→ GIVEN MATERIAL
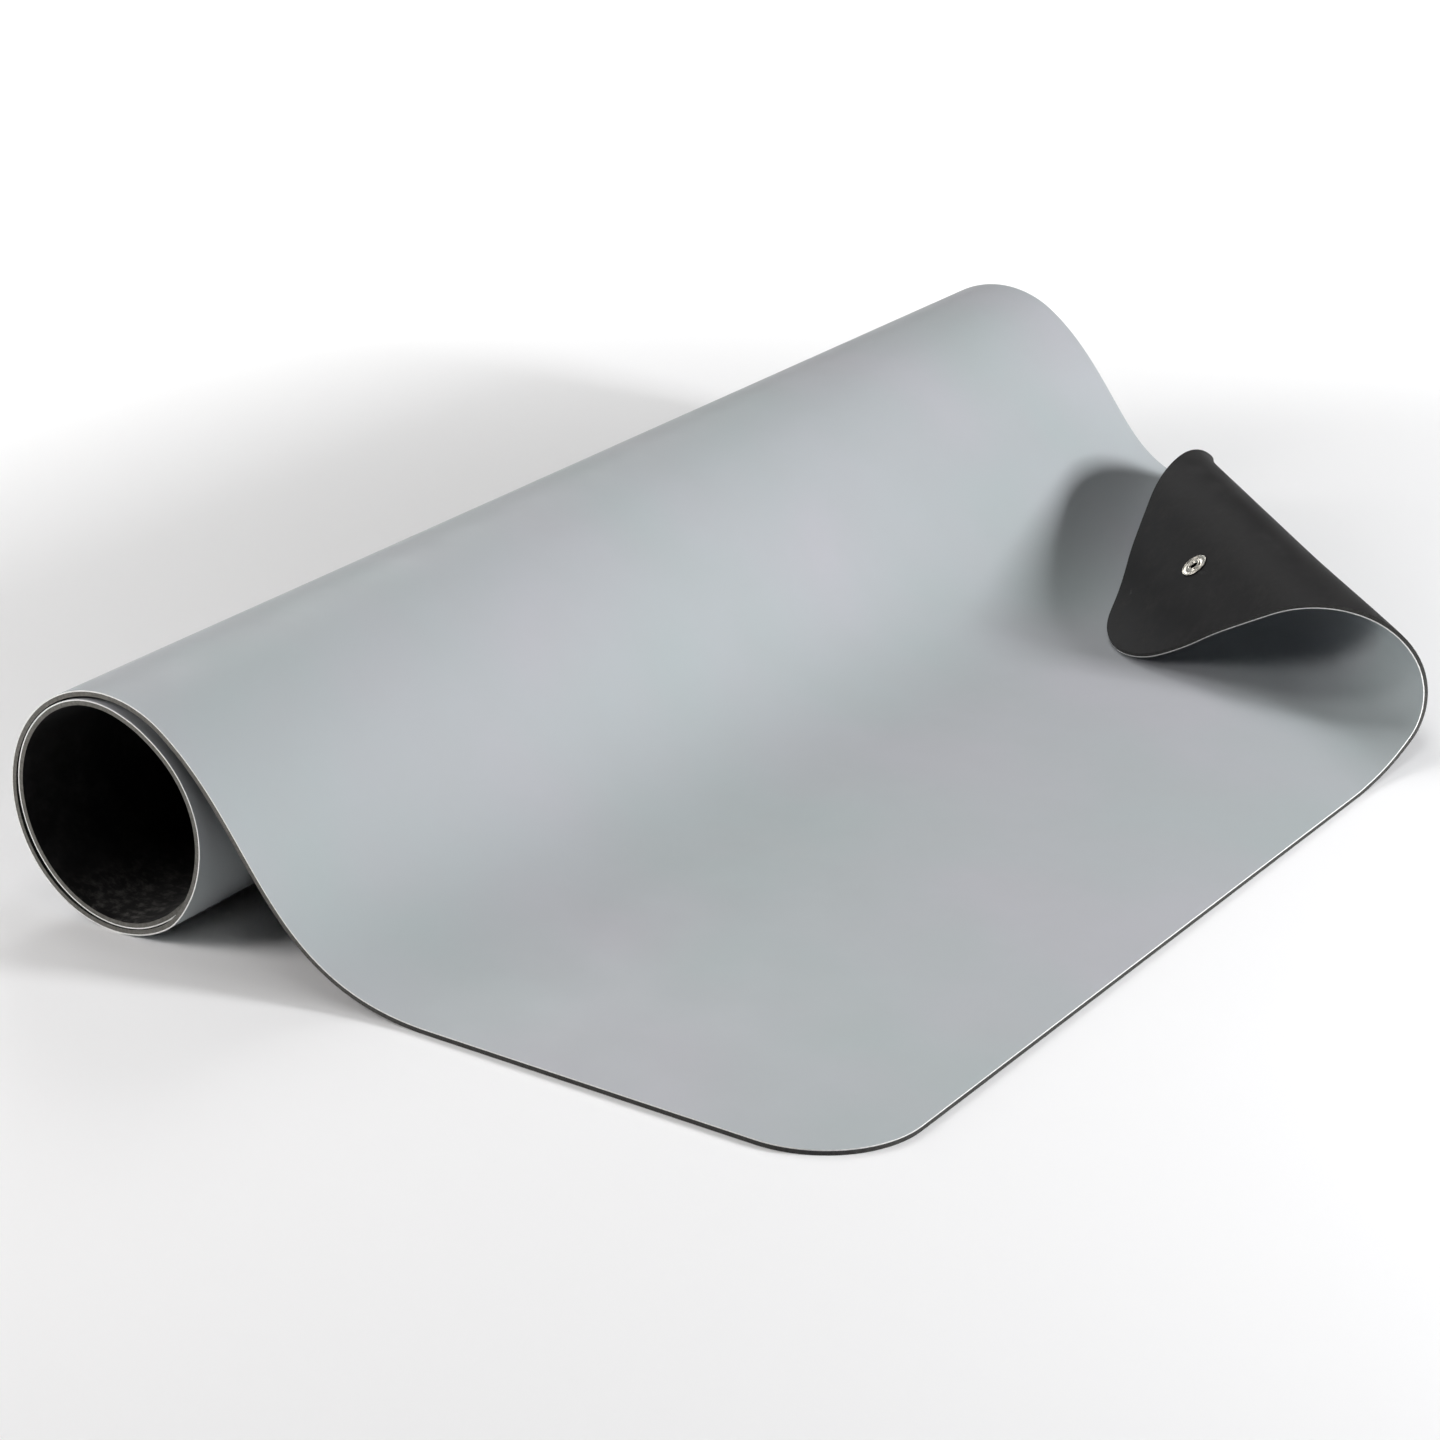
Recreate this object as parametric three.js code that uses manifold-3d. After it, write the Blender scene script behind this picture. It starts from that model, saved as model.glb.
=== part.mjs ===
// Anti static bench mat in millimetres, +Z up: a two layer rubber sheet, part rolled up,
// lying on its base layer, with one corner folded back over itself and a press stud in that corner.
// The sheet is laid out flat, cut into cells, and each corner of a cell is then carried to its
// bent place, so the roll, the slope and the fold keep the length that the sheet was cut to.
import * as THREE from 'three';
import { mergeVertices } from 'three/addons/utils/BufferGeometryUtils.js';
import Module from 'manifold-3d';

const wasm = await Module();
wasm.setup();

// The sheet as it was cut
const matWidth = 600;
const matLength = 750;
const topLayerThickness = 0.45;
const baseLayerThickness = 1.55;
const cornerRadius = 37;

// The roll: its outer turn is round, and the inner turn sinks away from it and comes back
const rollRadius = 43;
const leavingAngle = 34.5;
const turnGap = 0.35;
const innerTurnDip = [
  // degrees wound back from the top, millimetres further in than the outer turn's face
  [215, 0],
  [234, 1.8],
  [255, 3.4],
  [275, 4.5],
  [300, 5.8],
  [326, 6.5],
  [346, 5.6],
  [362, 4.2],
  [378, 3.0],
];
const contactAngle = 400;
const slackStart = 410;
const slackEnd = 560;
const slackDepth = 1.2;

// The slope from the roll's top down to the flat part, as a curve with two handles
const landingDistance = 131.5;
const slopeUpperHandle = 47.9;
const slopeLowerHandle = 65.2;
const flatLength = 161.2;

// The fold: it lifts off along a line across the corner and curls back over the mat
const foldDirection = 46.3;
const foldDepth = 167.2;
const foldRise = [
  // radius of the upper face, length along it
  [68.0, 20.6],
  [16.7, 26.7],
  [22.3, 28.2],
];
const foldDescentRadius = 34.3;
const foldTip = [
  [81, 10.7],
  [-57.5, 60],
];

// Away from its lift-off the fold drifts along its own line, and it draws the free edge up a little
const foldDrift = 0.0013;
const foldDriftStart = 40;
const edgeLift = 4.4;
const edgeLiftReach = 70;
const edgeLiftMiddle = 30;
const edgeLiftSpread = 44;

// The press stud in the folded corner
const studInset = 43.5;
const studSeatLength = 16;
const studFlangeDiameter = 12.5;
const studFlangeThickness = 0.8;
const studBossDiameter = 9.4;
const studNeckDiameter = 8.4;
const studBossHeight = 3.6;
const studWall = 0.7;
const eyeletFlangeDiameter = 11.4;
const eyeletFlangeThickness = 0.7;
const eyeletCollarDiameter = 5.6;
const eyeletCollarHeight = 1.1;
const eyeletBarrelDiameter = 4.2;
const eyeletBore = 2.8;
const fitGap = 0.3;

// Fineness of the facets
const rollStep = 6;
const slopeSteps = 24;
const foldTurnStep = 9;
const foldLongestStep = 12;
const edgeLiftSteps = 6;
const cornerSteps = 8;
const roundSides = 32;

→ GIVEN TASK
Print the listing above in its entirety, with every line exact.

→ WRITTEN ANSWER
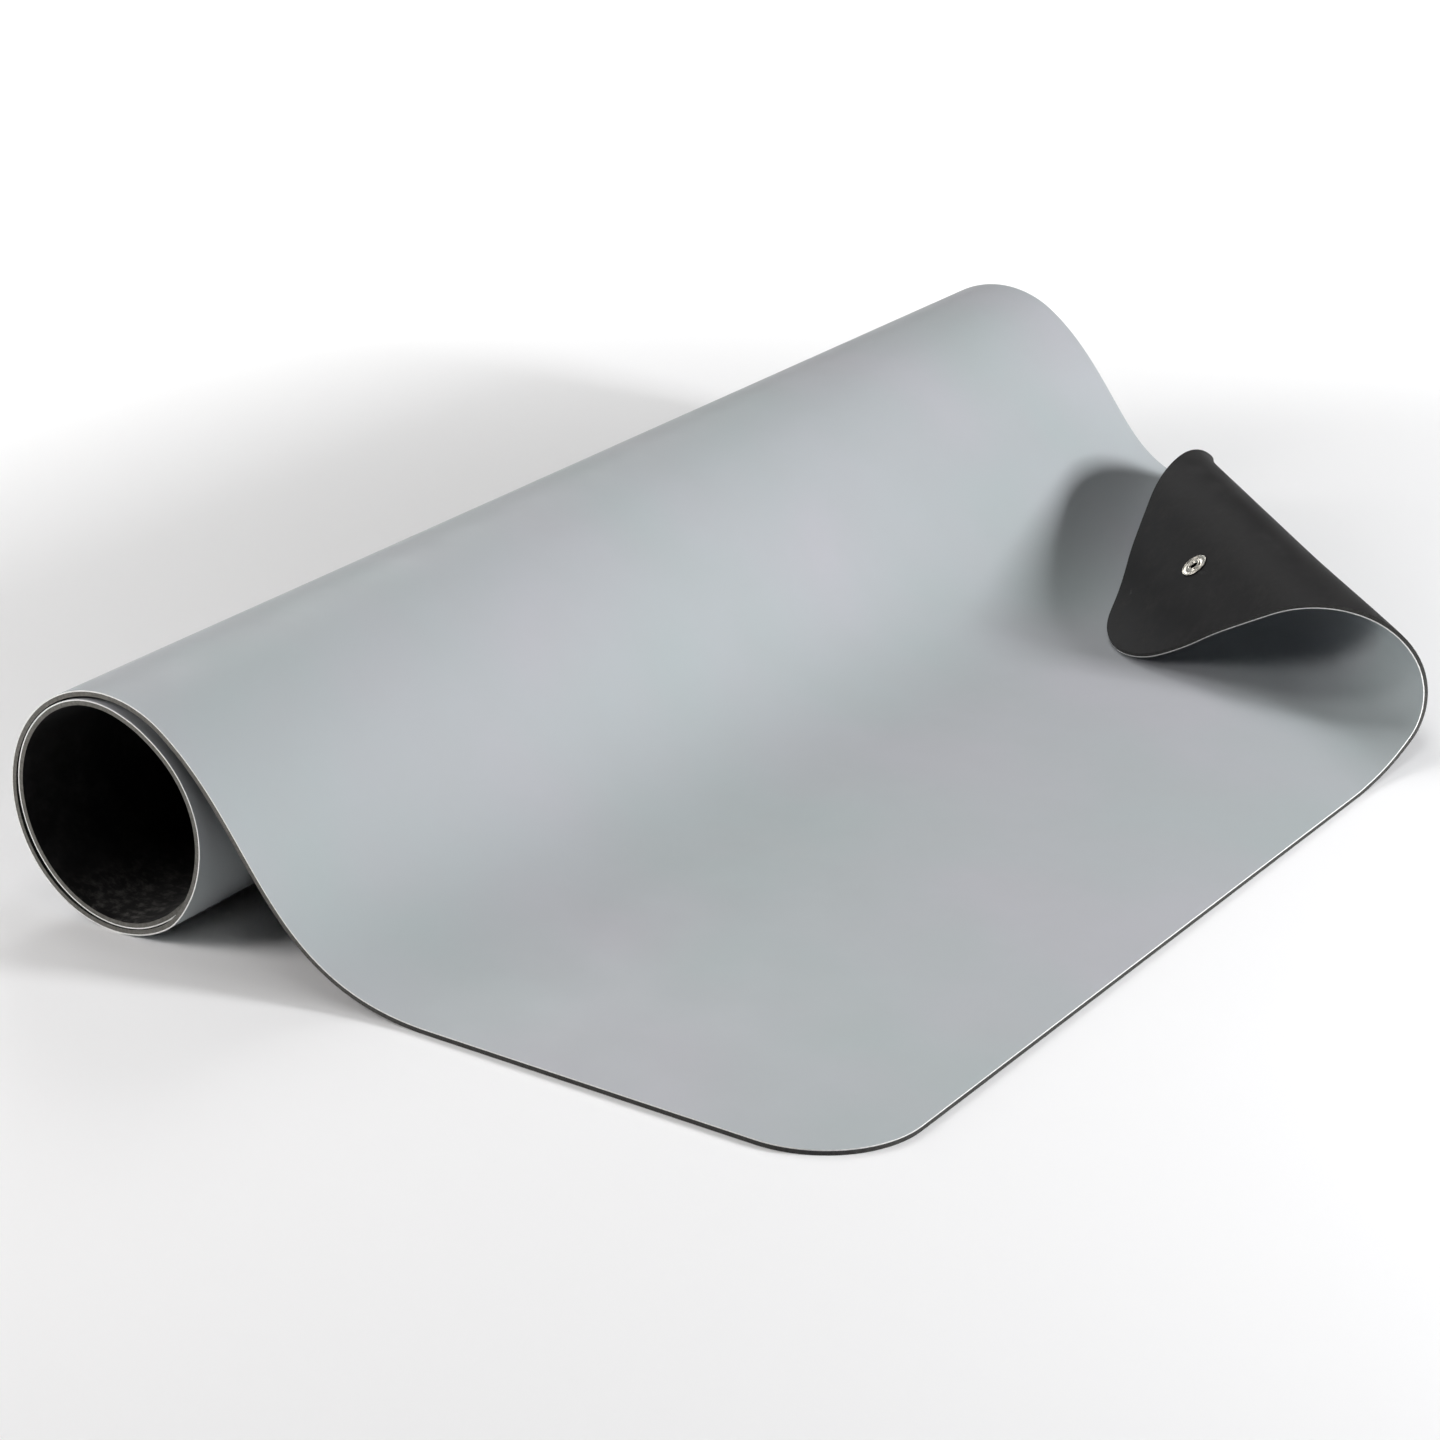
Recreate this object as parametric three.js code that uses manifold-3d. After it, write the Blender scene script behind this picture. It starts from that model, saved as model.glb.
=== part.mjs ===
// Anti static bench mat in millimetres, +Z up: a two layer rubber sheet, part rolled up,
// lying on its base layer, with one corner folded back over itself and a press stud in that corner.
// The sheet is laid out flat, cut into cells, and each corner of a cell is then carried to its
// bent place, so the roll, the slope and the fold keep the length that the sheet was cut to.
import * as THREE from 'three';
import { mergeVertices } from 'three/addons/utils/BufferGeometryUtils.js';
import Module from 'manifold-3d';

const wasm = await Module();
wasm.setup();

// The sheet as it was cut
const matWidth = 600;
const matLength = 750;
const topLayerThickness = 0.45;
const baseLayerThickness = 1.55;
const cornerRadius = 37;

// The roll: its outer turn is round, and the inner turn sinks away from it and comes back
const rollRadius = 43;
const leavingAngle = 34.5;
const turnGap = 0.35;
const innerTurnDip = [
  // degrees wound back from the top, millimetres further in than the outer turn's face
  [215, 0],
  [234, 1.8],
  [255, 3.4],
  [275, 4.5],
  [300, 5.8],
  [326, 6.5],
  [346, 5.6],
  [362, 4.2],
  [378, 3.0],
];
const contactAngle = 400;
const slackStart = 410;
const slackEnd = 560;
const slackDepth = 1.2;

// The slope from the roll's top down to the flat part, as a curve with two handles
const landingDistance = 131.5;
const slopeUpperHandle = 47.9;
const slopeLowerHandle = 65.2;
const flatLength = 161.2;

// The fold: it lifts off along a line across the corner and curls back over the mat
const foldDirection = 46.3;
const foldDepth = 167.2;
const foldRise = [
  // radius of the upper face, length along it
  [68.0, 20.6],
  [16.7, 26.7],
  [22.3, 28.2],
];
const foldDescentRadius = 34.3;
const foldTip = [
  [81, 10.7],
  [-57.5, 60],
];

// Away from its lift-off the fold drifts along its own line, and it draws the free edge up a little
const foldDrift = 0.0013;
const foldDriftStart = 40;
const edgeLift = 4.4;
const edgeLiftReach = 70;
const edgeLiftMiddle = 30;
const edgeLiftSpread = 44;

// The press stud in the folded corner
const studInset = 43.5;
const studSeatLength = 16;
const studFlangeDiameter = 12.5;
const studFlangeThickness = 0.8;
const studBossDiameter = 9.4;
const studNeckDiameter = 8.4;
const studBossHeight = 3.6;
const studWall = 0.7;
const eyeletFlangeDiameter = 11.4;
const eyeletFlangeThickness = 0.7;
const eyeletCollarDiameter = 5.6;
const eyeletCollarHeight = 1.1;
const eyeletBarrelDiameter = 4.2;
const eyeletBore = 2.8;
const fitGap = 0.3;

// Fineness of the facets
const rollStep = 6;
const slopeSteps = 24;
const foldTurnStep = 9;
const foldLongestStep = 12;
const edgeLiftSteps = 6;
const cornerSteps = 8;
const roundSides = 32;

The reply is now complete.